In the kitchen, Leary cooked hamburgers. Later, he received a letter from Johnson recalling what a good sandwich it was.

The conversation continued and the dialogue with negotiators escalated, through another day, and Leary’s thoughts returned to food, and a glimmer of hope for escape arose, centered on a family tradition.

“We always have pizza Friday night,” a smiling Leary recalled telling Johnson.

He told hostage negotiators he’d like to continue the tradition. With the pizza ordered, Leary kept a watchful eye for any sign of movement toward the house.

“If they was gonna deliver it, I wanted the door,” he said. “Once that door come open, I was gone. I’d made up my mind.”

But the delivery never came, and Leary never got his chance to make a break for it.

The prospects of a second night alone with Johnson seemed more daunting than the first.
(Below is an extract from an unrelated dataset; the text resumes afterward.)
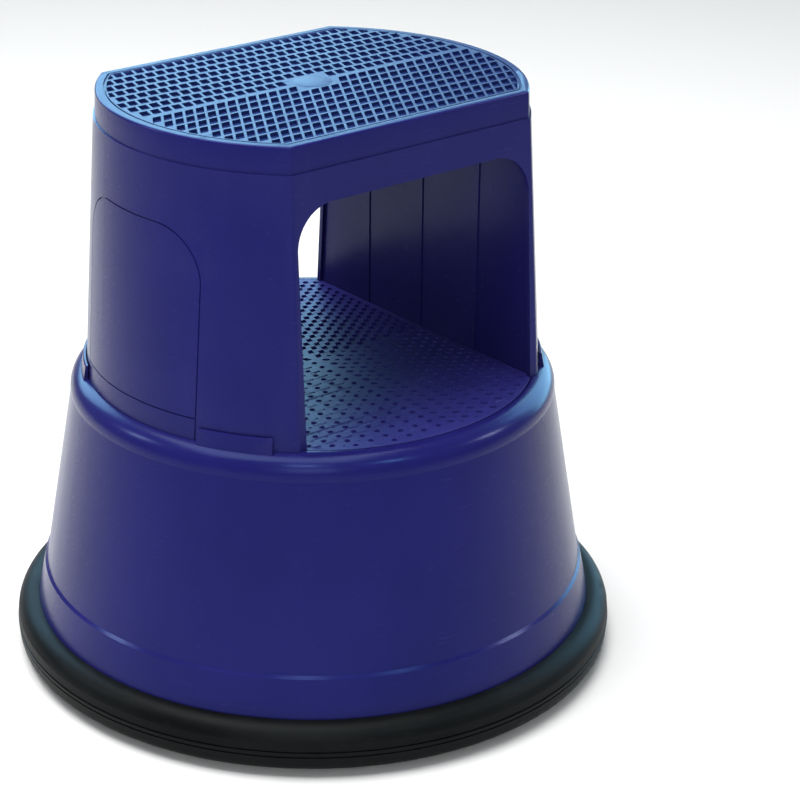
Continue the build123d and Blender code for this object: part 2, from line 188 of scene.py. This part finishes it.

The power and heat to the house had been cut off. He continued to imagine SWAT teams storming through the doors and windows, and the gun’s barrel was always on him — or poking into him.

On the outside

Huddled in the cold and trapped in the dark early on day three of the standoff, Leary found himself barricaded in a walk-in closet with his armed captor. Hours earlier negotiators had convinced Johnson to leave his fortress inside the Learys’ home.

But “he just wasn’t quite ready to go to jail,” Leary said.

By 5 a.m. Saturday, Jan. 24, after nearly 48 hours of white-knuckle negotiations, Johnson — cold, hungry, tired — decided to end the standoff.

The two walked downstairs, and a weary Ralph Leary grabbed his jacket from the coat rack and opened the door to freedom — stepping into the crosshairs of a sea of weapons.

“I never seen so many guns in my life,” he said.

Standing on the porch with the man who had used him as a human shield for nearly 48 hours, the now-freed hostage quickly became concerned about a moment of confusion on the part of law enforcement.

“I heard one guy say, ‘They both got on green. Which one’s who?'” Leary said.

He then remembered Johnson telling negotiators moments before that they’d recognize him because he’d be wearing a green coat.

“I looked down and realized I’d put on a green coat, too,” Leary recalled with a chuckle.

On the third day of the ordeal, Ralph Leary was reunited with his wife and their captors cuffed and hauled to jail.

In mid-1998, Johnson and Cox pleaded guilty to a string of charges related to the incident.

Johnson is serving the fifth year of a 24-year sentence at the El Dorado Correctional Facility. Cox is in his fifth year of a 19-year sentence at the Lansing Correctional Facility. He has more than two dozen violations on his record during his latest stint behind bars.

Seated together on the sofa of the house where they’ve lived since the middle of 1998 — construction was under way before “the boys come to visit” as Ralph Leary said — the Learys still have a view through their oversized living room window of the sprawling farmhouse that was the scene of all that trouble five years ago, which has been in the Leary family for its entire 132 years. Ralph’s daughter Susan Leary-Fulton moved in back in 1998.

“I knew we were gonna get out safe,” said Leila Leary. “I knew we were gonna be fine.”